An elective class should be elective; the point of it is to let the student study something outside their primary field of study without risking their livelihood. Maybe they'll develop an interest. I would have enjoyed my Art History class a hell of a lot more if I hadn't been forced to take it.

So, general education: basic science. A solid grounding in physics, chemistry, biology, and "body science," that same being medicine, health, and nutrition. The anti-vax movement exists because people are so bone ignorant that they are unable to distinguish truth from fiction; that shouldn't be a thing.

English grammar and technical writing. Respecting the culture of others is all nifty as hell, but doing so to the extent that it leaves us functionally unable to communicate with 50% of the nation's resident is dumb. Requiring kids in college to not only understand how the common language works, as well as how to structure and communicate thoughts on paper, more than adequately satisfies that need, and will have tremendous positive impact on their ability to communicate in the business world as well. Additionally, as part of "citizen required education" - which I'll get to later - a class on writing resumes and passing job interviews. It's pointless to educate someone for 8 additional years and then have them unable to find a job because they don't understand the importance of coherent sentences.

Math, to an understanding of basic geometry and algebra. More than that is elective or a major course of study. Calculus is awesome, but most jobs simply don't require it. The average citizen never uses more than basic arithmetical skills anyway; there's no reason to force it on someone who has chosen a field of endeavor that steers clear of math on purpose.

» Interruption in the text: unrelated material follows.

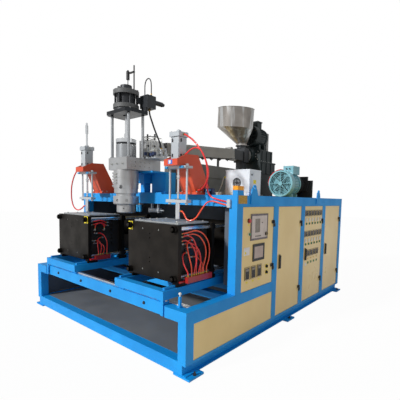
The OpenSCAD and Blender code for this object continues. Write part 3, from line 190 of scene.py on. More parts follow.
@dataclass(frozen=True)
class Finish:
    """One real material, with its colours, its gloss and its patterns in millimetres.

    Patches are the broad changes of tone and gloss, and grain is the fine relief. An
    edge is the pair of noise values between which one tone or gloss turns to the other,
    or for dust how far up a face looks, from where it starts to settle to where it lies.
    """

    TONE_EDGE: ClassVar[Pair] = (0.38, 0.66)
    GLOSS_EDGE: ClassVar[Pair] = (0.3, 0.7)
    DUST_EDGE: ClassVar[Pair] = (0.75, 1.0)
    DUST: ClassVar[str] = "#A9A49A"
    BUMP: ClassVar[float] = 0.6
    COAT_ROUGHNESS: ClassVar[float] = 0.12
    PATCH_DETAIL: ClassVar[float] = 3.0
    GRAIN_DETAIL: ClassVar[float] = 2.0

    name: str
    colour: str
    second: str
    roughness: float = 0.42
    swing: float = 0.08
    metallic: float = 0.0
    coat: float = 0.0
    patch: Point = even(320.0)
    grain: Point = even(5.0)
    depth: float = 0.03
    dust: float = 0.0

    def noise(self, tree: Tree, coords: Socket, size: Point, detail: float) -> Socket:
        """Noise whose cells have a real size.

        Args:
            tree: the material's node tree.
            coords: the coordinates that the pattern follows, in metres.
            size: the cell along each axis in millimetres.
            detail: the number of finer layers.

        Returns:
            The noise factor.
        """
        scale = tuple(1.0 / (side * MM) for side in size)
        mapping = add_node(tree, "ShaderNodeMapping", {"Scale": scale}, {"Vector": coords})
        texture = add_node(
            tree, "ShaderNodeTexNoise", {"Scale": 1.0, "Detail": detail},
            {"Vector": mapping.outputs[0]},
        )
        return texture.outputs[0]

    def span(self, tree: Tree, value: Socket, source: Pair, target: Pair) -> Socket:
        """Maps a value from one range to another, held inside it.

        Args:
            tree: the material's node tree.
            value: the value to map.
            source: the range that it comes from.
            target: the range that it goes to.

        Returns:
            The mapped value.
        """
        node = add_node(
            tree, "ShaderNodeMapRange", {1: source[0], 2: source[1], 3: target[0], 4: target[1]},
            {0: value},
        )
        return node.outputs[0]

    def mixed(self, tree: Tree, factor: Socket, low: Socket | str, high: Socket | str) -> Socket:
        """Mixes two colours.

        Args:
            tree: the material's node tree.
            factor: the share of the second colour.
            low: the first colour, a socket or a hex value.
            high: the second colour, a socket or a hex value.

        Returns:
            The mixed colour.
        """
        settings: dict[str | int, object] = {"data_type": "RGBA"}
        links = {0: factor}
        for number, side in ((6, low), (7, high)):
            if isinstance(side, str):
                settings[number] = to_linear(side)
            else:
                links[number] = side
        return add_node(tree, "ShaderNodeMix", settings, links).outputs[2]

    def base(self, tree: Tree, coords: Socket, patches: Socket) -> Socket:
        """The surface colour before dust: the first colour with patches of the second."""
        share = self.span(tree, patches, self.TONE_EDGE, (0.0, 1.0))
        return self.mixed(tree, share, self.colour, self.second)

    def material(self) -> bpy.types.Material:
        """Builds the material once.

        Returns:
            The material, or the one built before under this name.
        """
        known = bpy.data.materials.get(self.name)
        if known is not None:
            return known
        made = bpy.data.materials.new(self.name)
        made.use_nodes = True
        tree = made.node_tree
        tree.nodes.clear()
        coords = add_node(tree, "ShaderNodeTexCoord").outputs["Object"]
        patches = self.noise(tree, coords, self.patch, self.PATCH_DETAIL)
        grain = self.noise(tree, coords, self.grain, self.GRAIN_DETAIL)
        colour = self.base(tree, coords, patches)
        if self.dust > 0:
            normal = add_node(tree, "ShaderNodeNewGeometry").outputs["Normal"]
            up = add_node(tree, "ShaderNodeSeparateXYZ", {}, {0: normal}).outputs["Z"]
            share = self.span(tree, up, self.DUST_EDGE, (0.0, self.dust))
            colour = self.mixed(tree, share, colour, self.DUST)
        gloss = (self.roughness - self.swing, self.roughness + self.swing)
        rough = self.span(tree, patches, self.GLOSS_EDGE, gloss)
        relief: dict[str | int, object] = {"Strength": self.BUMP, "Distance": self.depth * MM}
        bump = add_node(tree, "ShaderNodeBump", relief, {"Height": grain})
        shader = add_node(
            tree,
            "ShaderNodeBsdfPrincipled",
            {
                "Metallic": self.metallic,
                "Coat Weight": self.coat,
                "Coat Roughness": self.COAT_ROUGHNESS,
            },
            {"Base Color": colour, "Roughness": rough, "Normal": bump.outputs[0]},
        )
        add_node(tree, "ShaderNodeOutputMaterial", {}, {"Surface": shader.outputs[0]})
        return made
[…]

History; to include three units: Ancient history, Western Civ, and American history. Once again, I find other cultures fascinating, but they're simply not relevant for most people in more than the faintest way. Studying the historical path our civilization has followed, and our specific nation's past, is relevant. More than that should be elective or a major field of study.

Logic. A logic class should be required; preferably both classical and symbolic, but a class on "how to think rationally" is something most students are sorely missing, even if they don't know it.

A class on study skills. This seems counterintuitive, but most students don't have any. Required material, first semester of school freshman year, mandatory.

Government, in the form of  a class on our government, how and why it does things, and how the structure itself works; a general grounding in macroeconomics, and then a "citizen required education" class, covering things like how to balance a checkbook, how to rent an apartment or a car, how to plan for emergencies, how credit and loans work, and...

Ahem. We can't actually call it a "how to be a grown-up" class, but I literally know no-one who has graduated college and not wished they had taken one. "Lesson one: When you move into a new place, take a toilet plunger with you the first night you stay there no matter what. If you plug the toilet and can't get a plumber because your phone's not hooked up yet / you don't know the area / nothing's open this late, your experience will be very negative."

The purpose of school is intended to be making our children into productive adults. Parenting is responsible for making them decent people; school is responsible for making them ready to venture out into the job market on their own.

Right now, it does a piss-poor job of that.

We could do it better, and we owe it to them to do so. Dragooning kids into taking heaps of classes in subjects they will never use and don't care about because that's how they did it in the 1400s has demonstrably failed, and we should let that model die.